6. Follow up after the first rent cycle

The first rent due date after a management change is the most common point of confusion. A brief follow-up can prevent small issues from becoming larger problems.

The new manager may send a reminder a few days before rent is due, confirm that maintenance request procedures are working, and invite tenants to update contact details if needed. This is also a good time to confirm portal access, emergency instructions, and preferred communication methods.

For tenants, this is the time to ask practical questions such as:

  • “Should I cancel my old automatic payment?”
  • “How do I report an urgent repair after hours?”
  • “Do you have my correct lease and deposit records?”
  • “Who do I contact about a repair request I already submitted?”

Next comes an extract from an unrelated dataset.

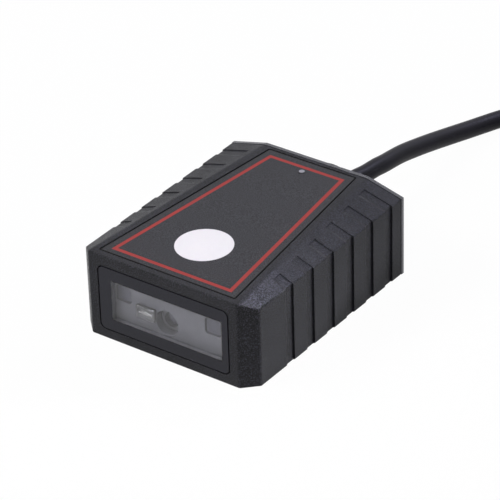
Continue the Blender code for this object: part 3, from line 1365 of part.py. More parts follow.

Owners benefit from this follow-up because it reduces missed payments, duplicate requests, and unnecessary frustration.

Common Mistakes to Avoid

  • Giving only verbal notice: Phone calls are helpful, but written instructions create a clear record and reduce misunderstandings.

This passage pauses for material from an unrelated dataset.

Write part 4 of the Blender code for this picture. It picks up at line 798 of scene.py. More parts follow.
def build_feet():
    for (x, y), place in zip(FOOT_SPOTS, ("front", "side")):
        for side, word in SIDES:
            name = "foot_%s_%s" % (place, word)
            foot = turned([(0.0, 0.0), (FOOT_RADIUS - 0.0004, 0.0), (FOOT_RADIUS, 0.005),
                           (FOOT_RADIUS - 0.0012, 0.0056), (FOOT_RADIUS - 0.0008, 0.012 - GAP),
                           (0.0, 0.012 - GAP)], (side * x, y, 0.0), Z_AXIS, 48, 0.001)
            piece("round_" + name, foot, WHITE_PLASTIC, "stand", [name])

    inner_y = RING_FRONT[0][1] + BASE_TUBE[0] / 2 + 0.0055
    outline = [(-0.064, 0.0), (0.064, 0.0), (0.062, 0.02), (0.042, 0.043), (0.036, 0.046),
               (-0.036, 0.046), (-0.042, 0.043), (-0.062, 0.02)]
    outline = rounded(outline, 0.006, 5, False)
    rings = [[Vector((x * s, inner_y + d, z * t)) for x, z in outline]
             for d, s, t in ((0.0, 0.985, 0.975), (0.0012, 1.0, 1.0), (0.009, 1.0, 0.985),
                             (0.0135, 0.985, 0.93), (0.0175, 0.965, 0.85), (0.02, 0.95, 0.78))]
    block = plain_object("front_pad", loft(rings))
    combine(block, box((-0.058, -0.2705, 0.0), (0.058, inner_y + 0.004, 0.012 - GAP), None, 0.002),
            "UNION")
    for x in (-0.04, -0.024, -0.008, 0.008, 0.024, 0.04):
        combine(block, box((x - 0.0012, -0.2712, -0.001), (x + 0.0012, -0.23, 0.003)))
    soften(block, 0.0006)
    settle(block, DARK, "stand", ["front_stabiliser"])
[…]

  • Changing payment instructions without verification: Tenants may be suspicious if they receive sudden new rent directions with no confirmation from a trusted source.

  • Forgetting open maintenance issues: Existing repair requests should be transferred to the new manager so tenants do not have to start over.

  • Leaving out the effective date: Tenants need to know exactly when to stop contacting the old manager and start using the new process.

Key Takeaways

  • Tenants should be notified in writing with clear contact, payment, and maintenance instructions.

  • The notice should state when the management change takes effect and reassure tenants that existing lease terms remain in place unless properly changed.

  • Owners and managers should transfer lease records, payment history, deposit information, and open maintenance items before the changeover.

  • Tenants should be given a reliable way to verify that the new management instructions are legitimate.

  • A short follow-up after the first rent cycle helps catch confusion early and keeps the rental relationship on track.